Department of Electronics & Information Technology (DeitY) recently launched its draft policy on Internet of Things. According to the DeitY, the number of Internet-connected devices (12.5 billion) surpassed the number of human beings (7 billion) on the planet in 2011, and by 2020, Internet-connected devices are expected to number between 26 billion and 50 billion globally. It further says that the launch of the Digital India and Smart City Mission of the Government, which aims at transforming India into a digital empowered society and knowledge economy, will provide the required impetus for development of the IoT industry in the country.
It’s a mammoth opportunity for the world, as much as it is for India. In five years, the global opportunity is likely to touch 300 billion USD and in comparison, India too would boast of a 15 billion USD market in IoT. However, it would require nurturing with
In an event organised by the Confederation of Indian Industry (CII) on IoT recently, Babul Supriyo, Minister of State for Urban Development said, “IoT is the most happening technological trend surrounding us today, which has the potential to usher in significant transformation in all industries in the coming years.”
The various initiatives proposed to be taken under the Smart City concept and the Digital India Program to setup digital infrastructure in the country would help boost the IoT industry. And, it will be critical in making the cities smarter. According to the draft policy, some of the key aspects of a smart city will be: Smart parking, Intelligent Transport System, Smart urban lighting, Waste management, Smart city maintenance, Tele-care, Citizen safety, Smart Grid, Smart Energy and Water Management.
Among other things, IoT can help automate solutions to problems faced by various industries like agriculture, health services, energy, security and disaster management through remotely connected devices. As per BSI, a smart city is the one that effectively integrates physical, spatial, digital, and human worlds to deliver a sustainable, prosperous, and inclusive future to its citizens. The innovation solutions provided by the IoT and Big Data enabled solutions can help in realizing the dream as envisioned by different agencies for our cities. Several countries like the USA, South Korea, Japan, and China have taken the lead to ensure their preparedness for taking advantage of the IoT.
Abhik Chaudhuri, a Domain Consultant for cyber security and policy at Tata Consultancy Services, says in a White Paper published on ‘Internet of Things: Address Security and Privacy Concerns’, “The breakthrough potential of the Internet of Things (IoT) conjures up immense possibilities for delivering value through new business models across industries, products, and service offerings. However, making IoT technologies reliable and secure is key to realizing the potential of this breakthrough concept. Ensuring security and privacy of IoT offerings is therefore a major concern for users and businesses, and is also of critical importance in the conceptualization of smart cities – the ultimate goal with regard to IoT application.”

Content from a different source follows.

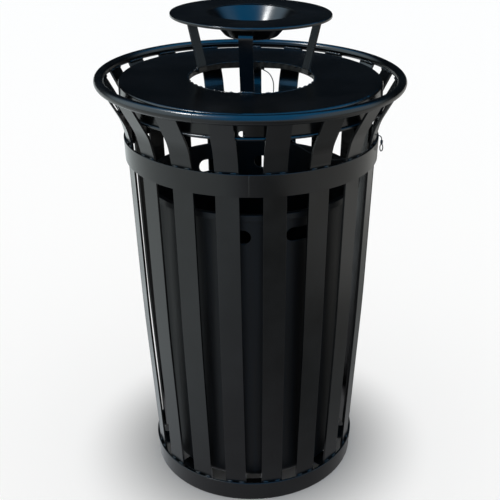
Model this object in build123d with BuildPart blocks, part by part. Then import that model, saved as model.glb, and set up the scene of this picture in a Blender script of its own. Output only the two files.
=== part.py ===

The deployment of IoT technology solutions has all the potential to improve life in future cities. ‘Smart objects’ can now freely interact with each other and generate enormous volumes of data, spread across different communication networks. Given the volume, velocity and variety of this data, the analytics engine can be powered to cull out critical information about consumer behavioural patterns. Many researchers suggest that cities are generating enormous amount of usable data that can be analysed to uncover opportunities for optimization, which then results in additional cost savings or revenue generation.
But how can we utilize data in better planning is a serious concern because none of Indian cities’ corporations are in the position to utilize the data for analytical study and decision making. City corporations do not have skilled data scientists who can make use of enormous amounts of data collected through sensors.
Local bodies need to link the whole system by a mechanism through which data is collected, sorted, optimized, analyzed and used for planning urban development in a particular sector in the city system. These initiatives also pose a severe threat to privacy of citizens’ data and call for immediate steps for safeguarding the private information of users. The security and privacy of citizens’ data is critical for any urban initiative involving Big Data. It is necessary that the government also invest in securing data by developing strong security processes, and stringent monitoring. It is essential to review and strengthen current IT security, identity, privacy, and management practices to prepare for potential additional risk exposure.
Puneet Bhatia, Practice Leader, IoT and Emerging Technologies, KPMG added that we need to put together an ecosystem which involves stakeholders such as Government, IT hardware & software providers, technology providers, and start-ups to deliver results faster to enable India to lead in this area.